Friday, August 17, 2007

For Want Of A Little Nail

I once worked with a General Manager who came from The Bronx, NY, USA.  It was a tough neighborhood where he grew up.  He said many of his childhood friends were either dead or doing time in US gaols (jails).  He had a long list of experiences setting up factories in China and Taiwan.  He could tell the thickness of a piece of paper down to a decimal of an inch just by looking at it.  He married a Taiwan lady and eventually settled in Singapore.  He was in his late 40s.

We were discussing an additional production line we had just set up and was ready for production.  Going through all the equipments wasn't enough for him.  He wanted to check the material inventory as well.  He was right of course.  We couldn't just take things for granted that they'll all be there like clockwork.  Someone has to wind up the clock too.  We found that screws were not in.  Those were special screws.  Stainless steel.  They had to be flown in from the US.

And here's the story he told me that day.

A great general was about to go into a crucial battle.  It was one that would decide whether they won or lost the war.  He told his men to get ready.  They checked all their weapons, supplies, food, equipment and transport.  All seemed perfectly organised.  All, except one little detail that their stable hand did not mention.  A nail was missing from one horse-shoe on the general's horse.  He thought little of it.  Only one little horse-shoe nail.  Beside's the general had several horses he could choose from.  But that happened to be the general's best horse.  For crucial battles one always choose the best.  It was to involve a lot of hard riding, covering many miles over rough terrain and difficult maneuvers.

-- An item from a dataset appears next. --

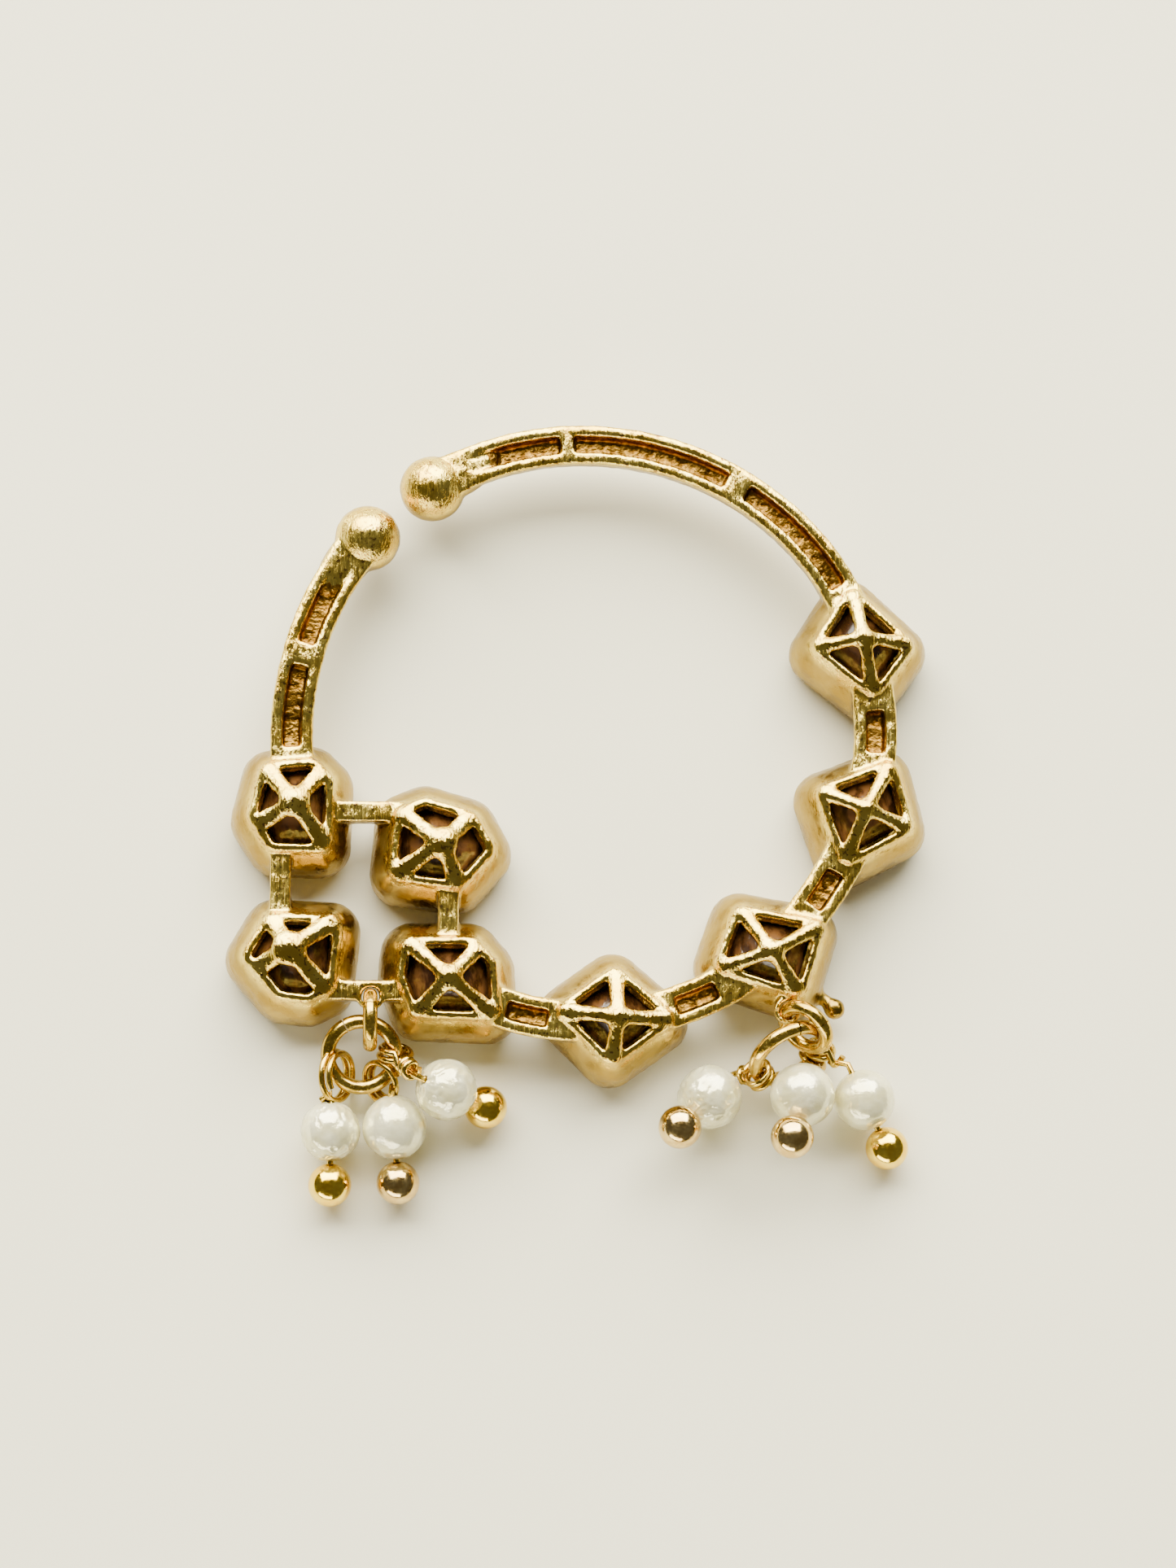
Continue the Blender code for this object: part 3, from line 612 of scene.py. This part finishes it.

In the thick of the battle the general noticed his horse limping.  But it was too late.  The horse went down taking the general with him.

They lost the battle and they lost the war.


  1. omg, somehow the whole thing sounds scary. your friend really did have a tough life. i heard from my relatives that it's hard doing bussiness in china. you need LOTSA red tape... ROFL!

  2. Friend, he wasn't exactly. He didn't stick around long enough. He took on the job then as a 'make or break' gamble. He and the MD who hired him didn't see eye to eye and he walked out without even saying good bye.